Write out the listing below again, precisely as it is given.

· · · · ·

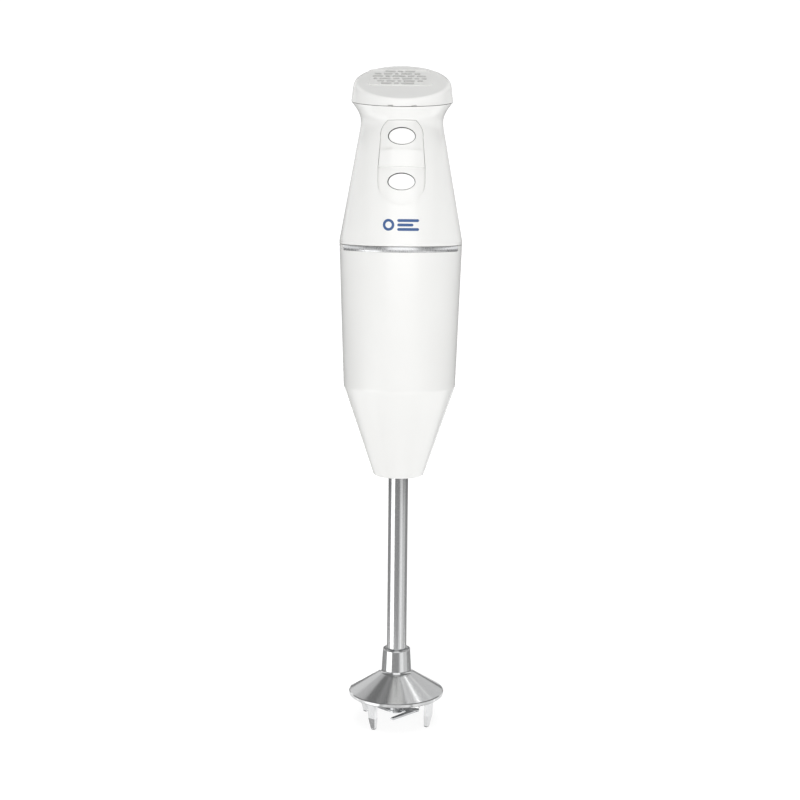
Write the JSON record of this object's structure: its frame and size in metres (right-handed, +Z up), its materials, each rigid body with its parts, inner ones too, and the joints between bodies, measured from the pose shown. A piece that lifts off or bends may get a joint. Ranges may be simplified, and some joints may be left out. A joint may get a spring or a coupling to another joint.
{
  "type": "immersion blender",
  "caption": "Slim hand-held immersion blender: tapered two-shell handle with oval push buttons, steel shaft, clawed bell guard and pull-off blade.",
  "frame": {"origin": "on the drive axis, in the plane of the claw tips that the blender stands on", "axes": "+Z up along the drive axis, the front with the buttons faces -Y, the mains cord enters at +Y"},
  "size_m": [0.065, 0.065, 0.357],
  "materials": {
    "white_plastic": "gloss",
    "button_plastic": "satin",
    "chrome_trim": "polished",
    "polished_steel": "polished",
    "blade_steel": "ground",
    "turned_steel": "turned",
    "sintered_bronze": "matt",
    "black_rubber": "matt",
    "gland_rubber": "matt",
    "zinc_screw": "plated",
    "inner_plastic": "matt",
    "spring_steel": "bright",
    "switch_plastic": "matt",
    "plunger_plastic": "matt",
    "circuit_board": "satin",
    "capacitor_case": "satin",
    "component_epoxy": "gloss",
    "lamination_steel": "laminated",
    "enamelled_copper": "varnished",
    "commutator_copper": "worn",
    "brass": "bright",
    "carbon": "matt",
    "lead_insulation": "satin"
  },
  "bodies": {
    "root": {"bell_guard": "polished_steel", "brush_holders": "brass", "brush_spring_left": "spring_steel", "brush_spring_right": "spring_steel", "button_plate": "white_plastic", "cap_screws": "zinc_screw", "carrier_screws": "zinc_screw", "clamp_screws": "zinc_screw", "control_board": "circuit_board", "cord_clamp": "inner_plastic", "cord_gland": "gland_rubber", "field_coil_left": "enamelled_copper", "field_coil_right": "enamelled_copper", "lower_bracket": "inner_plastic", "lower_housing": "white_plastic", "lower_shaft_bush": "sintered_bronze", "microswitch_high": "switch_plastic", "microswitch_low": "switch_plastic", "motor_bolts": "zinc_screw", "motor_bushes": "sintered_bronze", "motor_isolators": "black_rubber", "motor_leads": "lead_insulation", "motor_nuts": "zinc_screw", "rectifier_diode": "component_epoxy", "seal_retainer": "turned_steel", "shaft_seal": "black_rubber", "shaft_tube": "polished_steel", "spring_high": "spring_steel", "spring_low": "spring_steel", "stator_core": "lamination_steel", "suppression_capacitor": "capacitor_case", "switch_carrier": "inner_plastic", "top_cap": "white_plastic", "trim_strip": "chrome_trim", "tube_nut": "turned_steel", "tube_o_ring": "black_rubber", "upper_bracket": "inner_plastic", "upper_housing": "white_plastic", "upper_shaft_bush": "sintered_bronze", "varistor": "component_epoxy"},
    "rotor": {"motor_shaft": "turned_steel", "armature_core": "lamination_steel", "armature_winding": "enamelled_copper", "commutator": "commutator_copper", "cooling_fan": "inner_plastic", "thrust_washers": "turned_steel", "shaft_coupling": "turned_steel", "grub_screws": "turned_steel", "drive_shaft": "turned_steel", "shaft_clip": "turned_steel", "drive_pin": "turned_steel", "splash_disc": "turned_steel"},
    "blade": {"blade_hub": "turned_steel", "cutting_blade": "blade_steel"},
    "button_high": {"button_high": "button_plastic", "plunger_high": "plunger_plastic"},
    "button_low": {"button_low": "button_plastic", "plunger_low": "plunger_plastic"},
    "brush_left": {"brush_left": "carbon"},
    "brush_right": {"brush_right": "carbon"}
  },
  "joints": [
    {"name": "motor_spin", "type": "hinge", "parent": "root", "child": "rotor", "pos_m": [0, 0, 0.2], "axis": [0, 0, 1], "continuous": true},
    {"name": "blade_pull", "type": "slide", "parent": "rotor", "child": "blade", "axis": [0, 0, -1], "range_m": [0, 0.025]},
    {"name": "high_speed_press", "type": "slide", "parent": "root", "child": "button_high", "axis": [0, 0.985, -0.1726], "range_m": [0, 0.0016], "stiffness_N_per_m": 400, "springref_m": -0.002, "deforming": ["spring_high"]},
    {"name": "low_speed_press", "type": "slide", "parent": "root", "child": "button_low", "axis": [0, 0.985, -0.1726], "range_m": [0, 0.0016], "stiffness_N_per_m": 400, "springref_m": -0.002, "deforming": ["spring_low"]},
    {"name": "brush_left_slide", "type": "slide", "parent": "root", "child": "brush_left", "axis": [-1, 0, 0], "range_m": [0, 0.003], "stiffness_N_per_m": 100, "springref_m": -0.006, "deforming": ["brush_spring_left"]},
    {"name": "brush_right_slide", "type": "slide", "parent": "root", "child": "brush_right", "axis": [1, 0, 0], "range_m": [0, 0.003], "stiffness_N_per_m": 100, "springref_m": -0.006, "deforming": ["brush_spring_right"]}
  ]
}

· · · · ·

◆ **Result of the exercise**:
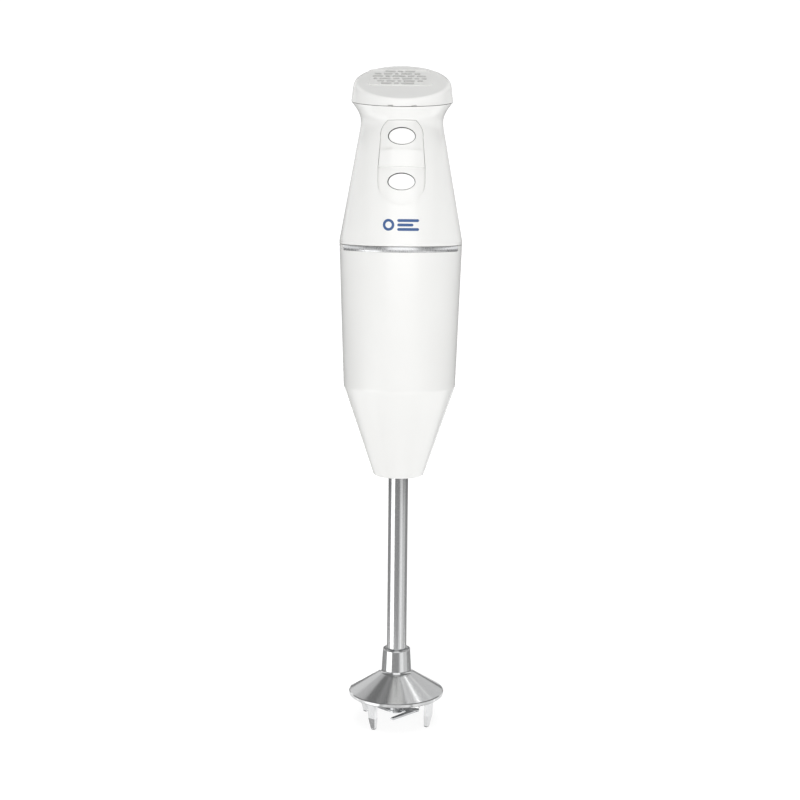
Write the JSON record of this object's structure: its frame and size in metres (right-handed, +Z up), its materials, each rigid body with its parts, inner ones too, and the joints between bodies, measured from the pose shown. A piece that lifts off or bends may get a joint. Ranges may be simplified, and some joints may be left out. A joint may get a spring or a coupling to another joint.
{
  "type": "immersion blender",
  "caption": "Slim hand-held immersion blender: tapered two-shell handle with oval push buttons, steel shaft, clawed bell guard and pull-off blade.",
  "frame": {"origin": "on the drive axis, in the plane of the claw tips that the blender stands on", "axes": "+Z up along the drive axis, the front with the buttons faces -Y, the mains cord enters at +Y"},
  "size_m": [0.065, 0.065, 0.357],
  "materials": {
    "white_plastic": "gloss",
    "button_plastic": "satin",
    "chrome_trim": "polished",
    "polished_steel": "polished",
    "blade_steel": "ground",
    "turned_steel": "turned",
    "sintered_bronze": "matt",
    "black_rubber": "matt",
    "gland_rubber": "matt",
    "zinc_screw": "plated",
    "inner_plastic": "matt",
    "spring_steel": "bright",
    "switch_plastic": "matt",
    "plunger_plastic": "matt",
    "circuit_board": "satin",
    "capacitor_case": "satin",
    "component_epoxy": "gloss",
    "lamination_steel": "laminated",
    "enamelled_copper": "varnished",
    "commutator_copper": "worn",
    "brass": "bright",
    "carbon": "matt",
    "lead_insulation": "satin"
  },
  "bodies": {
    "root": {"bell_guard": "polished_steel", "brush_holders": "brass", "brush_spring_left": "spring_steel", "brush_spring_right": "spring_steel", "button_plate": "white_plastic", "cap_screws": "zinc_screw", "carrier_screws": "zinc_screw", "clamp_screws": "zinc_screw", "control_board": "circuit_board", "cord_clamp": "inner_plastic", "cord_gland": "gland_rubber", "field_coil_left": "enamelled_copper", "field_coil_right": "enamelled_copper", "lower_bracket": "inner_plastic", "lower_housing": "white_plastic", "lower_shaft_bush": "sintered_bronze", "microswitch_high": "switch_plastic", "microswitch_low": "switch_plastic", "motor_bolts": "zinc_screw", "motor_bushes": "sintered_bronze", "motor_isolators": "black_rubber", "motor_leads": "lead_insulation", "motor_nuts": "zinc_screw", "rectifier_diode": "component_epoxy", "seal_retainer": "turned_steel", "shaft_seal": "black_rubber", "shaft_tube": "polished_steel", "spring_high": "spring_steel", "spring_low": "spring_steel", "stator_core": "lamination_steel", "suppression_capacitor": "capacitor_case", "switch_carrier": "inner_plastic", "top_cap": "white_plastic", "trim_strip": "chrome_trim", "tube_nut": "turned_steel", "tube_o_ring": "black_rubber", "upper_bracket": "inner_plastic", "upper_housing": "white_plastic", "upper_shaft_bush": "sintered_bronze", "varistor": "component_epoxy"},
    "rotor": {"motor_shaft": "turned_steel", "armature_core": "lamination_steel", "armature_winding": "enamelled_copper", "commutator": "commutator_copper", "cooling_fan": "inner_plastic", "thrust_washers": "turned_steel", "shaft_coupling": "turned_steel", "grub_screws": "turned_steel", "drive_shaft": "turned_steel", "shaft_clip": "turned_steel", "drive_pin": "turned_steel", "splash_disc": "turned_steel"},
    "blade": {"blade_hub": "turned_steel", "cutting_blade": "blade_steel"},
    "button_high": {"button_high": "button_plastic", "plunger_high": "plunger_plastic"},
    "button_low": {"button_low": "button_plastic", "plunger_low": "plunger_plastic"},
    "brush_left": {"brush_left": "carbon"},
    "brush_right": {"brush_right": "carbon"}
  },
  "joints": [
    {"name": "motor_spin", "type": "hinge", "parent": "root", "child": "rotor", "pos_m": [0, 0, 0.2], "axis": [0, 0, 1], "continuous": true},
    {"name": "blade_pull", "type": "slide", "parent": "rotor", "child": "blade", "axis": [0, 0, -1], "range_m": [0, 0.025]},
    {"name": "high_speed_press", "type": "slide", "parent": "root", "child": "button_high", "axis": [0, 0.985, -0.1726], "range_m": [0, 0.0016], "stiffness_N_per_m": 400, "springref_m": -0.002, "deforming": ["spring_high"]},
    {"name": "low_speed_press", "type": "slide", "parent": "root", "child": "button_low", "axis": [0, 0.985, -0.1726], "range_m": [0, 0.0016], "stiffness_N_per_m": 400, "springref_m": -0.002, "deforming": ["spring_low"]},
    {"name": "brush_left_slide", "type": "slide", "parent": "root", "child": "brush_left", "axis": [-1, 0, 0], "range_m": [0, 0.003], "stiffness_N_per_m": 100, "springref_m": -0.006, "deforming": ["brush_spring_left"]},
    {"name": "brush_right_slide", "type": "slide", "parent": "root", "child": "brush_right", "axis": [1, 0, 0], "range_m": [0, 0.003], "stiffness_N_per_m": 100, "springref_m": -0.006, "deforming": ["brush_spring_right"]}
  ]
}